Nateglinide provides tighter glycaemic control than glyburide in patients with Type 2 diabetes with prevalent postprandial hyperglycaemia.Diabet Med. 2011 May; 28(5):560-6.DM
Postprandial hyperglycaemia in patients with Type 2 diabetes mellitus has been linked to the development of cardiovascular disease. This study compared the effects of mealtime (thrice-daily) nateglinide with once-daily glyburide on postprandial glucose levels in patients with Type 2 diabetes and postprandial hyperglycaemia.
Patients with Type 2 diabetes aged ≥ 21 years with 2-h postprandial glucose levels ≥ 11.1 mmol/l, HbA(1c) of 6.5-8.5% (48-69 mmol/mol) and BMI of 22-30 kg/m(2) were randomized to 6 weeks' double-blind treatment with nateglinide 120 mg three times daily prior to meals, or glyburide 5 mg once daily before breakfast.
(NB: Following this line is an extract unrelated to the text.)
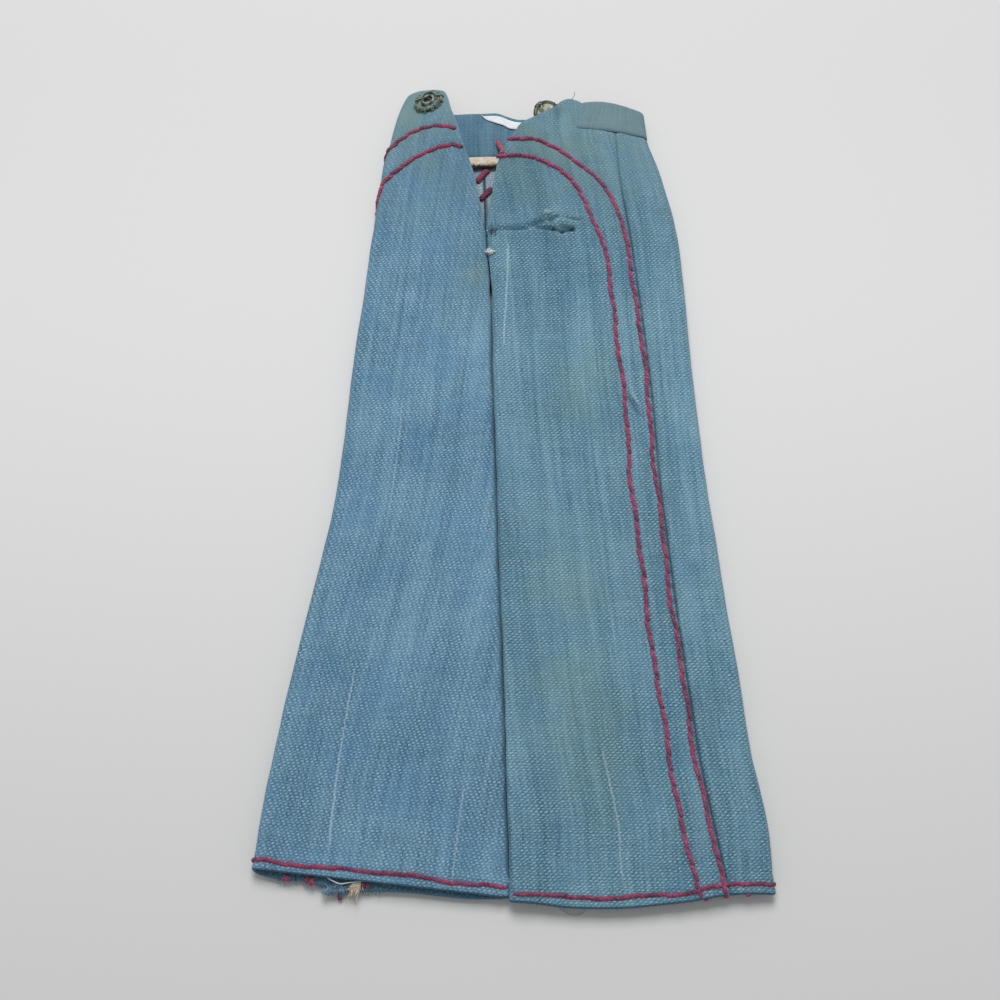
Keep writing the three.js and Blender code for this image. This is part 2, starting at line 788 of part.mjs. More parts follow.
// The hem's stitch row goes round the leg, clear of the other leg
function hemStitch(leg) {
  const steps = 44;
  const route = Array.from({ length: steps + 1 }, (_, i) => {
    const along = THREE.MathUtils.lerp(frontStart, backEnd, i / steps);
    const line = along > sideEdge ? backHemLine : hemLine;
    const y = crossing((height) => legPoint(leg, along, height), (x) => line(leg, x) + hemStitchInset);
    return { point: legPoint(leg, along, y), normal: legNormal(leg, along, y) };
  });
  return threadSolid(route);
}

// A flat strip between two edges across the inside of the back
function insideStrip(left, right, low, high, height, thickness) {
  const steps = 12;
  const grid = Array.from({ length: steps + 1 }, (_, i) => {
    const x = THREE.MathUtils.lerp(left, right, i / steps);
    return [low(x), high(x)].map((y) => new THREE.Vector3(x, y, height));
  });
  return sheetSolid(grid, thickness);
}

const facingHeight = clothThickness + rowLift + layerGap + clothThickness / 2;

function waistFacing() {
  const low = (x) => waistLine(x) - facingDepth;
  const high = (x) => waistLine(x) - seamGap;
  return insideStrip(-facingReachLeft, facingReachRight, low, high, facingHeight, clothThickness);
}

function edgeTape() {
  const high = (x) => waistLine(x) - facingDepth - seamGap;
  const low = (x) => high(x) - edgeTapeDepth;
  const left = -facingReachLeft + edgeTapeInset;
  const right = facingReachRight - edgeTapeInset;
  return insideStrip(left, right, low, high, facingHeight, clothThickness);
}

function waistTape() {
  const high = (x) => waistLine(x) - tapeInset;
  const low = (x) => high(x) - tapeDepth;
  const height = facingHeight + clothThickness / 2 + layerGap + tapeThickness / 2;
  return insideStrip(0, tapeLength, low, high, height, tapeThickness);
}

// Zigzag stitches over the edges of the centre back seam, on the inside
function seamZigzag() {
  const top = waistHeight - facingDepth - edgeTapeDepth - 2 * seamGap - waistDip - threadWidth;
  const route = Array.from({ length: zigzagCount + 1 }, (_, i) => {
    const y = top - (i * zigzagPitch) / 2;
    const x = centreX(y) + ((i % 2 ? 1 : -1) * zigzagWidth) / 2;
    return { point: new THREE.Vector3(x, y, clothThickness / 2), normal: new THREE.Vector3(0, 0, 1) };
  });
  return threadSolid(route);
}

function flyTack() {
  const geometry = new THREE.SphereGeometry(1, roundSides / 2, roundSides / 4);
  geometry.scale(tackWidth / 2, tackLength / 2, tackHeight / 2);
  return geometry;
}

// Manifold solid of a closed three.js geometry, and back again
function toManifold(geometry) {
  const bare = geometry.clone();
  bare.deleteAttribute("normal");
  bare.deleteAttribute("uv");
  const merged = mergeVertices(bare);
  const vertProperties = new Float32Array(merged.attributes.position.array);
  const triVerts = new Uint32Array(merged.index.array);
  return new wasm.Manifold(new wasm.Mesh({ numProp: 3, vertProperties, triVerts }));
}

function fromManifold(solid) {
  const mesh = solid.getMesh();
  return closedGeometry(Array.from(mesh.vertProperties), Array.from(mesh.triVerts));
}

// The four sewing holes of a snap half
function withSewingHoles(geometry) {
  let solid = toManifold(geometry);
  for (let i = 0; i < snapHoleCount; i += 1) {
    const angle = ((i + 0.5) / snapHoleCount) * 2 * Math.PI;
    const tool = new THREE.CylinderGeometry(snapHoleRadius, snapHoleRadius, 4 * snapRimHeight, holeSides);
    tool.rotateX(Math.PI / 2);
    tool.translate(snapHoleCircle * Math.cos(angle), snapHoleCircle * Math.sin(angle), 0);
    solid = solid.subtract(toManifold(tool));
  }
  return fromManifold(solid);
}

// The rolled rim of a snap half, from its foot over to the plate
function rimProfile() {
  const points = [new THREE.Vector2(snapRadius - snapRimWidth / 4, 0)];
  const steps = 4;
  for (let i = 0; i <= steps; i += 1) {
    const angle = (i / steps) * Math.PI;
    const radius = snapRadius - snapRimWidth / 2 + (snapRimWidth / 2) * Math.cos(angle);
    const height = snapRimHeight - snapRimWidth / 2 + (snapRimWidth / 2) * Math.sin(angle);
    points.push(new THREE.Vector2(radius, height));
  }
  points.push(new THREE.Vector2(snapRadius - snapRimWidth, snapPlate));
  return points;
}

function lathe(points) {
  const geometry = new THREE.LatheGeometry(points, roundSides);
  geometry.rotateX(Math.PI / 2);
  return geometry;
}

function snapSocket() {
  const profile = [
    new THREE.Vector2(socketBore, 0),
    ...rimProfile(),
    new THREE.Vector2(socketBossRadius + snapPlate / 2, snapPlate),
    new THREE.Vector2(socketBossRadius, socketBossHeight - snapPlate / 2),
    new THREE.Vector2(socketBossRadius - snapPlate / 2, socketBossHeight),
    new THREE.Vector2(socketBore, socketBossHeight),
    new THREE.Vector2(socketBore, 0),
  ];
  return withSewingHoles(lathe(profile));
}

// The socket's wire spring, bent like a hairpin, which grips the ball's neck
function snapSpring() {
  const points = [];
  const bendSteps = 6;
  points.push(new THREE.Vector3(-springGrip / 2, -springGrip, 0));
  for (let i = 0; i <= bendSteps; i += 1) {
    const angle = (i / bendSteps) * Math.PI - Math.PI / 2;
    points.push(new THREE.Vector3(springGrip * Math.cos(angle), springGrip * Math.sin(angle), 0));
  }
  points.push(new THREE.Vector3(-springGrip / 2, springGrip, 0));
  const wire = new THREE.Shape();
  wire.absarc(0, 0, springWire, 0, 2 * Math.PI);
  const path = new THREE.CatmullRomCurve3(points);
  const geometry = new THREE.ExtrudeGeometry(wire, { steps: 12, extrudePath: path, curveSegments: 3 });
  geometry.translate(0, 0, socketBossHeight / 2);
  return geometry;
}

// The ball half: a dished plate whose stud stands on the side away from the cloth
function snapBall() {
  const waist = Math.asin(ballNeck / ballRadius);
  const ballCentre = snapPlate + ballNeckHeight + ballRadius * Math.cos(waist);
  const profile = [
    new THREE.Vector2(0, ballDimple),
    new THREE.Vector2(ballNeck, ballDimple / 2),
    new THREE.Vector2(ballRadius, 0),
    ...rimProfile(),
    new THREE.Vector2(ballNeck + snapPlate, snapPlate),
  ];
  const steps = 6;
  for (let i = 0; i < steps; i += 1) {
    const angle = THREE.MathUtils.lerp(Math.PI - waist, 0, i / steps);
    profile.push(new THREE.Vector2(ballRadius * Math.sin(angle), ballCentre + ballRadius * Math.cos(angle)));
  }
  profile.push(new THREE.Vector2(0, ballCentre + ballRadius));
  return withSewingHoles(lathe(profile));
}

// One sewing stitch over a snap's rim, from its hole to just above the cloth
function snapStitch() {
  const clear = sewingThread / 2 + seamGap;
  const out = snapRadius + clear;
  const over = snapRimHeight + clear;
  const path = new THREE.CatmullRomCurve3([
    new THREE.Vector3(snapHoleCircle, 0, snapPlate + clear),
    new THREE.Vector3(snapHoleCircle + clear / 2, 0, over),
    new THREE.Vector3((snapHoleCircle + out) / 2, 0, over + stitchRise),
    new THREE.Vector3(out, 0, over),
    new THREE.Vector3(out, 0, sewingThread / 2),
  ]);
  const section = new THREE.Shape();
  section.absarc(0, 0, sewingThread / 2, 0, 2 * Math.PI);
  return new THREE.ExtrudeGeometry(section, { steps: 9, extrudePath: path, curveSegments: 3 });
}

// Colours and surfaces
function cloth(colour) {
  return new THREE.MeshStandardMaterial({ color: colour, roughness: 0.92, metalness: 0 });
}

function metal(colour) {
  return new THREE.MeshStandardMaterial({ color: colour, roughness: 0.45, metalness: 0.9 });
}

const denim = "#7397ae";
const denimInside = "#93a9b7";
const redThread = "#b3234f";
const creamEdge = "#d8d0c0";
const whiteTape = "#eef0f0";
const greenThread = "#3d4740";
const darkSteel = "#6d716c";
const brass = "#a08a4e";

const trousers = new THREE.Group();

function add(parent, name, geometry, material) {
  const mesh = new THREE.Mesh(geometry, material);
  mesh.name = name;
  parent.add(mesh);
  return mesh;
}

function addRow(flap, name, row) {
  const parts = rowParts(flap, row);
  add(trousers, name, threadSolid(parts.onLeg), cloth(redThread));
  add(trousers, `${name}_flap`, threadSolid(parts.onFlap), cloth(redThread));
}

// A group that stands on a flap, with its own +Z along the flap's outward or inward normal
function onFlap(flap, plan, facing) {
  const normal = flapNormal(flap).multiplyScalar(facing);
  const group = new THREE.Group();
  const lift = clothThickness / 2 + layerGap;
  group.position.set(plan.x, plan.y, flapHeight(flap, plan.x, plan.y)).addScaledVector(normal, lift);
  group.quaternion.setFromUnitVectors(new THREE.Vector3(0, 0, 1), normal);
  trousers.add(group);
  return group;
}

function addStitches(group, name, colour) {
  for (let i = 0; i < snapHoleCount; i += 1) {
    const mesh = add(group, `${name}_${i + 1}`, snapStitch(), cloth(colour));
    mesh.rotation.z = ((i + 0.5) / snapHoleCount) * 2 * Math.PI;
  }
}

add(trousers, "front_panel_left", frontPanelLeft(), cloth(denim));
add(trousers, "front_panel_right", frontPanelRight(), cloth(denim));
add(trousers, "back_panel_left", backPanelLeft(), cloth(denim));
add(trousers, "back_panel_right", backPanelRight(), cloth(denim));
add(trousers, "fly_flap_left", flapSolid(leftFlap), cloth(denim));
add(trousers, "fly_flap_right", flapSolid(rightFlap), cloth(denim));
add(trousers, "waistband", waistband(), cloth(denim));
add(trousers, "waist_facing", waistFacing(), cloth(denimInside));
add(trousers, "facing_edge_tape", edgeTape(), cloth(creamEdge));
add(trousers, "waist_tape", waistTape(), cloth(whiteTape));
add(trousers, "back_seam_zigzag", seamZigzag(), cloth(redThread));
add(trousers, "hem_stitch_left", hemStitch(leftLeg), cloth(redThread));
add(trousers, "hem_stitch_right", hemStitch(rightLeg), cloth(redThread));

// A pair of rows: the inner one lies inside the outer one all the way
function addRows(flap, side, shape) {
  const { level, drop, startX, startStep, squareness } = shape;
  const outer = { fromSeam: rowInset, level, fall: pocketFall, startX, squareness };
  const inner = {
    fromSeam: rowInset + rowSpacing,
    level: level - drop,
    fall: pocketFall - drop,
    startX: startX + startStep,
    squareness,
  };
  addRow(flap, `outer_row_${side}`, outer);
  addRow(flap, `inner_row_${side}`, inner);
}

addRows(rightFlap, "right", {
  level: waistHeight - pocketTop,
  drop: innerDropRight,
  startX: flyFoot.x + rowStartRight,
  startStep: -rowStartStep,
  squareness: rowSquarenessRight,
});
addRows(leftFlap, "left", {
  level: waistHeight - pocketTopLeft,
  drop: innerDropLeft,
  startX: flyFoot.x - rowStartLeft,
  startStep: rowStartStep / 2,
  squareness: rowSquarenessLeft,
});

const tack = add(trousers, "fly_tack", flyTack(), cloth(whiteTape));
const tackY = flyFoot.y - tackLength / 2 - seamGap;
const tackLift = seatLoft + innerEdgeRise + clothThickness / 2 + layerGap + tackHeight / 2;
tack.position.set(centreX(tackY), tackY, tackLift);

const leftAlong = foldDirection(leftLeg);
const leftSquare = new THREE.Vector2(leftAlong.y, -leftAlong.x);
const socketPlan = foldTop(leftLeg)
  .addScaledVector(leftAlong, leftFlapOverrun - socketFromTop)
  .addScaledVector(leftSquare, socketFromFold);
const socketGroup = onFlap(leftFlap, socketPlan, 1);
add(socketGroup, "snap_socket", snapSocket(), metal(darkSteel));
add(socketGroup, "snap_spring", snapSpring(), metal(darkSteel));
addStitches(socketGroup, "snap_socket_stitch", greenThread);

const rightTopEdge = foldTop(rightLeg).sub(rightFlap.edge).normalize();
const ballPlan = rightFlap.edge
  .clone()
  .addScaledVector(rightTopEdge, ballFromEdge)
  .addScaledVector(new THREE.Vector2(-rightTopEdge.y, rightTopEdge.x), ballAboveEdge);
const ballGroup = onFlap(rightFlap, ballPlan, -1);
add(ballGroup, "snap_ball", snapBall(), metal(brass));
addStitches(ballGroup, "snap_ball_stitch", greenThread);

// The part's own frame: the origin is the middle of the underside
const box = new THREE.Box3().setFromObject(trousers, true);
const middle = box.getCenter(new THREE.Vector3());
trousers.position.set(-middle.x, -middle.y, -box.min.z);

const model = new THREE.Group();
model.add(trousers);

export default model;
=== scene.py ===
import json
import math
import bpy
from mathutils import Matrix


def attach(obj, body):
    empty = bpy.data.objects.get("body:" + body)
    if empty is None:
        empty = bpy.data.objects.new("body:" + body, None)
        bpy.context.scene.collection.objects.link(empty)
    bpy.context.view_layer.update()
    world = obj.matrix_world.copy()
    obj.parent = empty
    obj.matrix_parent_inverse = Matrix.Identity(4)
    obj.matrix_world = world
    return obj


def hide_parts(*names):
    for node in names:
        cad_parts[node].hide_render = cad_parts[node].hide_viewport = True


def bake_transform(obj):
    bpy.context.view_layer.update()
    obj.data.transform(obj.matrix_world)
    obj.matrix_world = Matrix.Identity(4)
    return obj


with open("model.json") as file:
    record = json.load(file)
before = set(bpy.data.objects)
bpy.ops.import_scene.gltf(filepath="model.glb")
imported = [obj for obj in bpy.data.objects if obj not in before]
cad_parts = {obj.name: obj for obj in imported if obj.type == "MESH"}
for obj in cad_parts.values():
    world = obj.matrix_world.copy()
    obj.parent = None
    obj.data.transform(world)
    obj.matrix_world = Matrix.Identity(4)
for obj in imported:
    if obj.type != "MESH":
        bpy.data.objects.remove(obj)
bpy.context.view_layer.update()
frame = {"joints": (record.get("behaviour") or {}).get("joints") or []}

from types import SimpleNamespace

import bmesh
import bpy
import numpy as np
from mathutils import Vector

# A fashion doll's flared denim trousers, lying flat with the front up and the fly open.
# Sizes are millimetres in the trousers' own coordinates: x from the fly line, y up from the lowest hem
# and z up from the table. Left and right are the viewer's.
MM = 0.001
FRAME_FLY = (-2.3, 135, 3.5)  # the foot of the fly, where both joints are
SHIFT = np.array(frame["joints"][0]["pos_m"]) - np.array(FRAME_FLY) * MM

# The camera comes before the pieces
PICTURE_WIDTH = 1000
FOCAL = 1456
SENSOR = 36
AIM = (0, 78.3, 2)
ELEVATION = math.radians(70)
DISTANCE = 291.2


def to_frame(point):
    return Vector(np.asarray(point, float) * MM + SHIFT)


def link_object(name, data):
    made = bpy.data.objects.new(name, data)
    bpy.context.scene.collection.objects.link(made)
    return made


def make_camera():
    data = bpy.data.cameras.new("camera")
    data.sensor_width = SENSOR
    data.lens = FOCAL / PICTURE_WIDTH * SENSOR
    data.clip_start = 0.01
    camera = link_object("camera", data)
    back = Vector((0, -math.cos(ELEVATION), math.sin(ELEVATION))) * DISTANCE * MM
    camera.location = to_frame(AIM) + back
    camera.rotation_euler = (-back).to_track_quat("-Z", "Y").to_euler()
    bpy.context.scene.camera = camera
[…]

The primary endpoint was the baseline-adjusted change in plasma glucose from preprandial (fasting plasma glucose) to 2-h postprandial glucose levels (2-h postprandial glucose excursion) at 6 weeks.
Patients were randomized to nateglinide (n = 122) or glyburide (n = 110). The treatment groups were similar in terms of age, gender, BMI, fasting plasma glucose, 2-h postprandial glucose and HbA(1c). At endpoint, nateglinide recipients had significantly greater reductions than those receiving glyburide in both the 2-h (-2.4 vs. -1.6 mmol/l; P = 0.02) and 1-h (-1.7 vs. -0.9 mmol/l; P = 0.016) postprandial glucose excursions. Adverse events, most commonly symptomatic hypoglycaemia, were reported in 26% of recipients of glyburide and 22% of recipients of nateglinide. Episodes of suspected mild hypoglycaemia were reported in 24% of recipients of glyburide and 10% of recipients of nateglinide.
Nateglinide leads to greater reductions in postprandial glucose excursions and is associated with a lower risk of hypoglycaemia than glyburide in this selected population of patients with Type 2 diabetes.